--- What you will do ---
Say how many lines hold the string "that", and nothing more.

Supplied material start

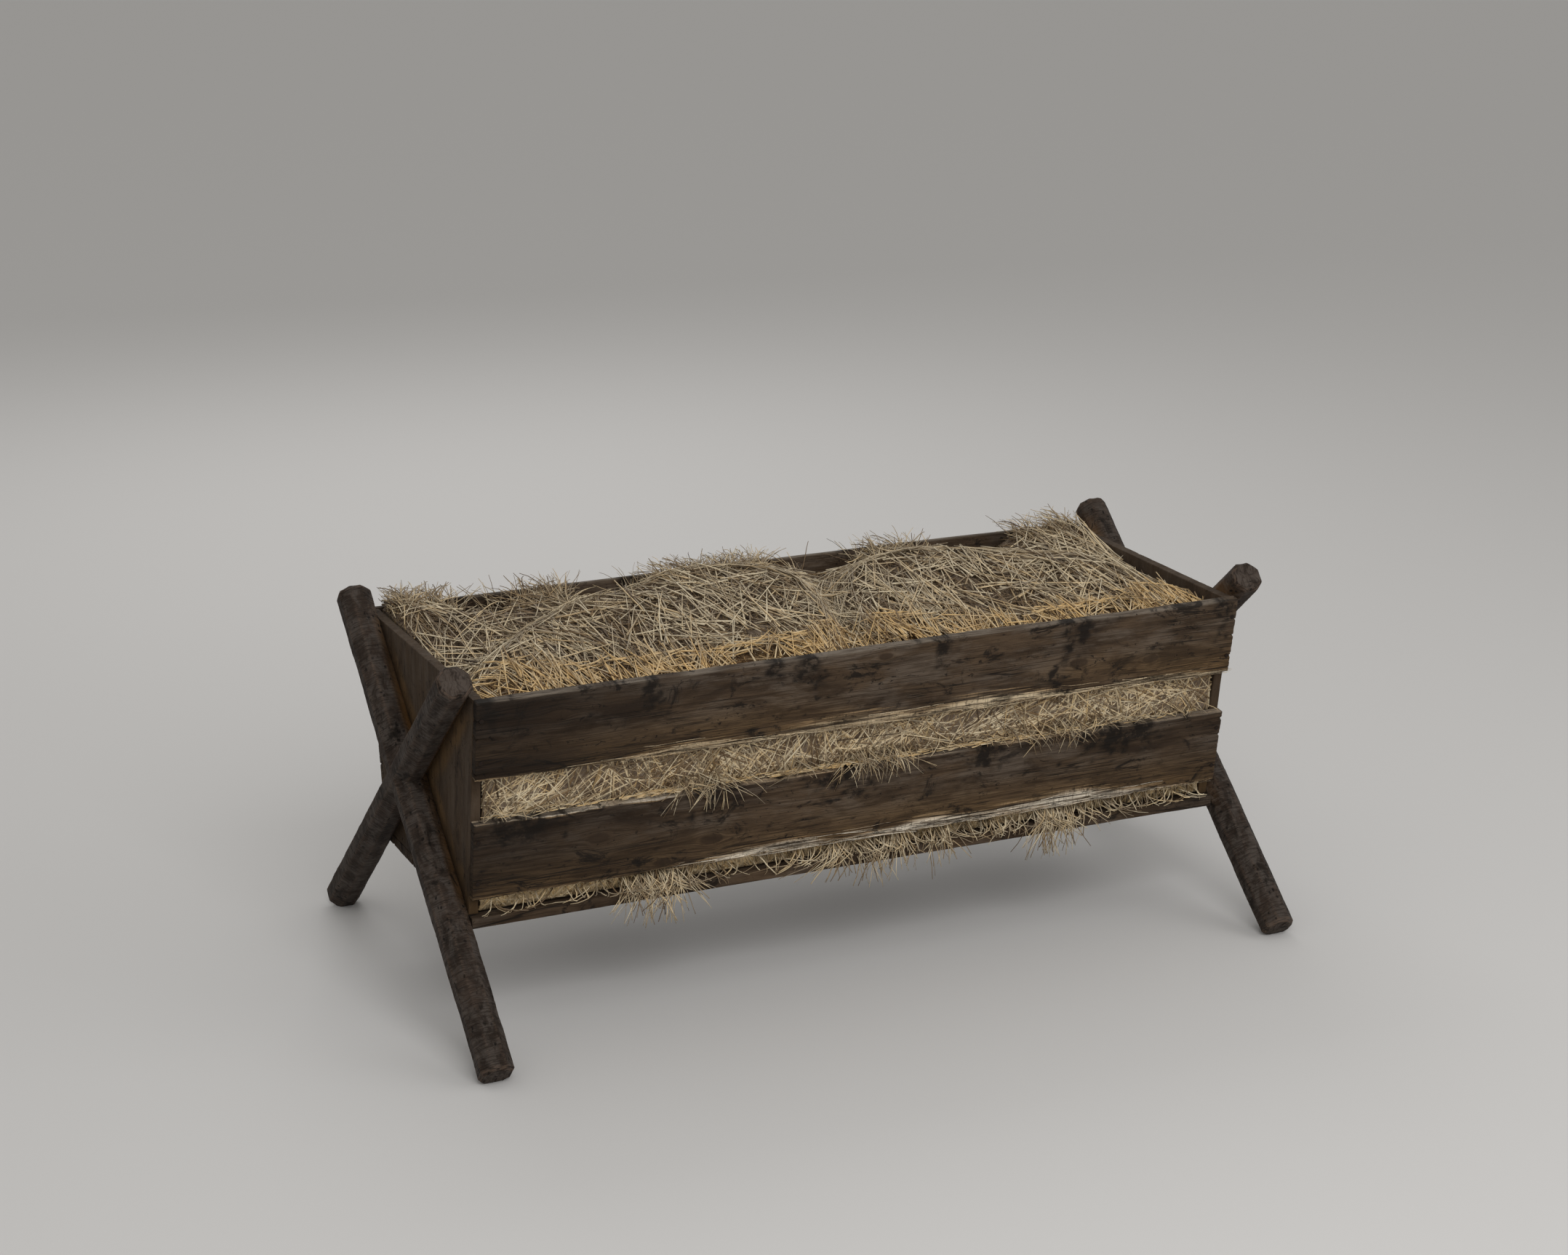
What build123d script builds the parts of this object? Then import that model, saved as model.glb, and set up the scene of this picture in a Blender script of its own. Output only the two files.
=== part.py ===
"""Hay rack feeder: a slatted trough between two solid end boards, carried by two pairs of crossed poles.

Millimetres. X runs along the trough, Y across it from front to back, and Z up.
The origin is on the ground, under the middle of the trough.
"""

import math
import os

from build123d import *

# Driving dimensions of the trough
LENGTH = 1500  # over the outer faces of the two end boards
RIM_HEIGHT = 631  # the end boards' top edge above the ground
BASE_HEIGHT = 200  # the floor boards' underside above the ground
RIM_WIDTH = 627  # over the outer faces of the slats at the rim
BASE_WIDTH = 494  # the same at the floor boards' underside
BOARD = 18  # thickness of the slats and the end boards
SLAT_WIDTH = 150
UPPER_GAP = 83  # between the upper and the lower slat
EDGE_WEAR = 1.5  # radius on the long edges of the boards

# Floor boards, which run under the end boards
FLOOR_THICKNESS = 20
FLOOR_COUNT = 3
FLOOR_GAP = 7

# Poles, crossed and halved at each end
POLE_FACES = 8  # hewn
POLE_WIDTH = 62  # across the flats
POLE_ARRIS = 8  # radius on the long edges between the faces
POLE_END_CHAMFER = 6
FOOT_REACH = 455  # from the middle plane to the centre of a pole's lower end
FOOT_LIFT = 16  # the same point above the ground
HEAD_REACH = 295  # from the middle plane to the centre of a pole's upper end
HEAD_HEIGHT = 667  # the same point above the ground

# Fasteners
PEG_RADIUS = 8
PEG_COVER = 15  # wood left between a peg's blind end and the pole's outer face
NAIL_RADIUS = 1.7
NAIL_HEAD_RADIUS = 4
NAIL_HEAD_THICKNESS = 1.2
NAIL_POINT = 5  # length of the taper
NAIL_TIP_RADIUS = 0.3
SLAT_NAIL_LENGTH = 65
LEG_NAIL_LENGTH = 65
NAIL_EDGE = 35  # from a board's long edge to its nails
LEG_NAIL_SHARES = (0.36, 0.42, 0.82, 0.88)  # how far up its pole each leg nail is

# Hay
HAY_CLEARANCE = 2  # to the slats, and over the floor boards
HAY_END_CLEARANCE = 5  # to the end boards, past the nail heads on their inner faces
HAY_FRONT_DROP = 45  # below the rim at the front slats
HAY_CROWN_RISE = 6  # above the rim at the crown
HAY_BACK_DROP = 6  # below the rim at the back slats
HAY_CROWN_Y = 90  # how far behind the middle plane the crown is

# Worked out from the above
END_X = LENGTH / 2
RISE = RIM_HEIGHT - BASE_HEIGHT
RUN = (RIM_WIDTH - BASE_WIDTH) / 2
SLOPE_LENGTH = math.hypot(RISE, RUN)
DOWN = Vector(0, RUN / SLOPE_LENGTH, -RISE / SLOPE_LENGTH)  # along the front slats, from the rim
INWARD = Vector(0, RISE / SLOPE_LENGTH, RUN / SLOPE_LENGTH)  # into the front slats, at right angles
FLOOR_TOP = BASE_HEIGHT + FLOOR_THICKNESS
POLE_X = END_X + POLE_WIDTH / 2
FOOT = Vector(0, -FOOT_REACH, FOOT_LIFT)  # of a pole that stands at the front
HEAD = Vector(0, HEAD_REACH, HEAD_HEIGHT)
CROSSING_HEIGHT = FOOT_LIFT + (HEAD_HEIGHT - FOOT_LIFT) * FOOT_REACH / (FOOT_REACH + HEAD_REACH)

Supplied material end

--- The completed task ---
2